◆ **Written exercise**
In the entries below, find the lines that contain the word "part" and copy them.

◆ **Supplied entries**
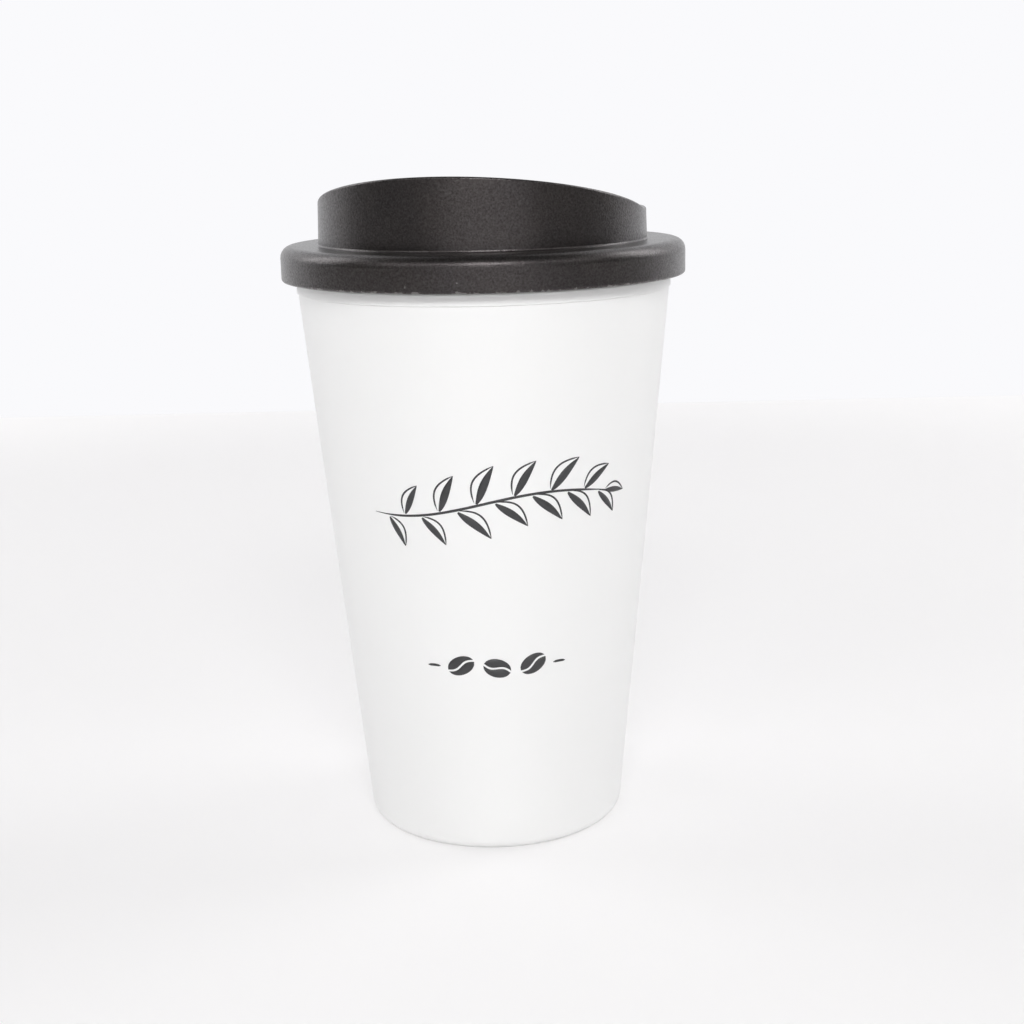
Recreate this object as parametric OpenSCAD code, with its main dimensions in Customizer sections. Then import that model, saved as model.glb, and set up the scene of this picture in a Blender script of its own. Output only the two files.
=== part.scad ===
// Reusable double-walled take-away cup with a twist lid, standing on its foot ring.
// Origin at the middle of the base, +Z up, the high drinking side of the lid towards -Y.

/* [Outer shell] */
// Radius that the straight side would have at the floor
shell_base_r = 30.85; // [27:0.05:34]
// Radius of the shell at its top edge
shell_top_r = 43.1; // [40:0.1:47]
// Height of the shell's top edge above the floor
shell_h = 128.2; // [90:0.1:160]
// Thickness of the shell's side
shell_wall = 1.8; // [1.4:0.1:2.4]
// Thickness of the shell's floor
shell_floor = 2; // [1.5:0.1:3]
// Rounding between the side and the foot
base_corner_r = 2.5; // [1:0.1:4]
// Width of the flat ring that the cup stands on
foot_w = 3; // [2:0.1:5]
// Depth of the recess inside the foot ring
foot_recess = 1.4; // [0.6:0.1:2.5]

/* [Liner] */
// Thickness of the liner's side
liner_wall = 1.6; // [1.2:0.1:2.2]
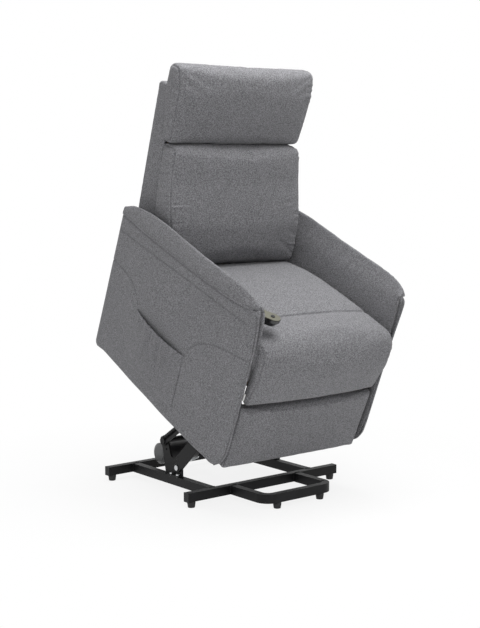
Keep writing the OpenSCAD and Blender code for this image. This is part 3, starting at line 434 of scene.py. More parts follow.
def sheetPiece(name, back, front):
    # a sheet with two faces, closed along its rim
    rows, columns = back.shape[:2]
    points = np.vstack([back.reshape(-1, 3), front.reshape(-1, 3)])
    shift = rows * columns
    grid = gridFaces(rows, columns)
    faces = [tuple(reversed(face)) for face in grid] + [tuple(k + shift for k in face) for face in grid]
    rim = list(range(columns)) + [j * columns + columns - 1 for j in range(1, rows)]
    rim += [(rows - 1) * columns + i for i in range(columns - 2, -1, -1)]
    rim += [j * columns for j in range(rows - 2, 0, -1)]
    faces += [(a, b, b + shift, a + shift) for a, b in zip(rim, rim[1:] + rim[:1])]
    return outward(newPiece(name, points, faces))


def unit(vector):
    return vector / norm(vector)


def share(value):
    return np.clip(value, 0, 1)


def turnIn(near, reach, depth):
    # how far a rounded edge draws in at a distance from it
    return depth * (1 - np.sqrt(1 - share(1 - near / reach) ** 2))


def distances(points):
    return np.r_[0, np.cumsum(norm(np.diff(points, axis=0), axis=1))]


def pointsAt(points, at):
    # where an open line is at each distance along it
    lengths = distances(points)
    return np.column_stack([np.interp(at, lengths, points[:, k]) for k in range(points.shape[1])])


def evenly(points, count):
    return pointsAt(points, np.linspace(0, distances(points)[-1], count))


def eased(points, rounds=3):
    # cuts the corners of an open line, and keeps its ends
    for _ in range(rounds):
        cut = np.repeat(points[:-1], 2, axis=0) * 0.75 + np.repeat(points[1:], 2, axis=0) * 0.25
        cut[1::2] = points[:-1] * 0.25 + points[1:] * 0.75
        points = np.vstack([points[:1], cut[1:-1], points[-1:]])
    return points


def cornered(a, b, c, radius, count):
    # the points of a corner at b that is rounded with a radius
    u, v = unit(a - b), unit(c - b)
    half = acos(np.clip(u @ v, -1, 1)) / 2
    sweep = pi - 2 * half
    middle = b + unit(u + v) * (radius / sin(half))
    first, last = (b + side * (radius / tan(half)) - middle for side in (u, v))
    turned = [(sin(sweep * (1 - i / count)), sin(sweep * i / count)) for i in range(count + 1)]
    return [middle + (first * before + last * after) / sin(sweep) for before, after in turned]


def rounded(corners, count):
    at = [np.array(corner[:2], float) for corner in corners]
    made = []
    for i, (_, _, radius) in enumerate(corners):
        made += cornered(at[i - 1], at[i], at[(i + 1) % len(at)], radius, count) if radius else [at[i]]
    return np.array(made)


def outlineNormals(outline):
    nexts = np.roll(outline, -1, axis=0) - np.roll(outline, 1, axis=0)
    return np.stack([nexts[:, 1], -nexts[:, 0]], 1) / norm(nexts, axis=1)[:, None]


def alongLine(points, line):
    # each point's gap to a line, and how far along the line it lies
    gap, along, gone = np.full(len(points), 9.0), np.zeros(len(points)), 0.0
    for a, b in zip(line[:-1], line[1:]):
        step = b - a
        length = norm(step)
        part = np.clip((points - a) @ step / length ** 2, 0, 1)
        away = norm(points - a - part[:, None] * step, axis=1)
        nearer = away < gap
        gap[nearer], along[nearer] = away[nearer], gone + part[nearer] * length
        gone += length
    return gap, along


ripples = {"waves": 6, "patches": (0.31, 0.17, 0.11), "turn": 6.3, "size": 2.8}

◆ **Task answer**
=== part.scad ===
Keep writing the OpenSCAD and Blender code for this image. This is part 3, starting at line 434 of scene.py. More parts follow.
        part = np.clip((points - a) @ step / length ** 2, 0, 1)
        away = norm(points - a - part[:, None] * step, axis=1)
        gap[nearer], along[nearer] = away[nearer], gone + part[nearer] * length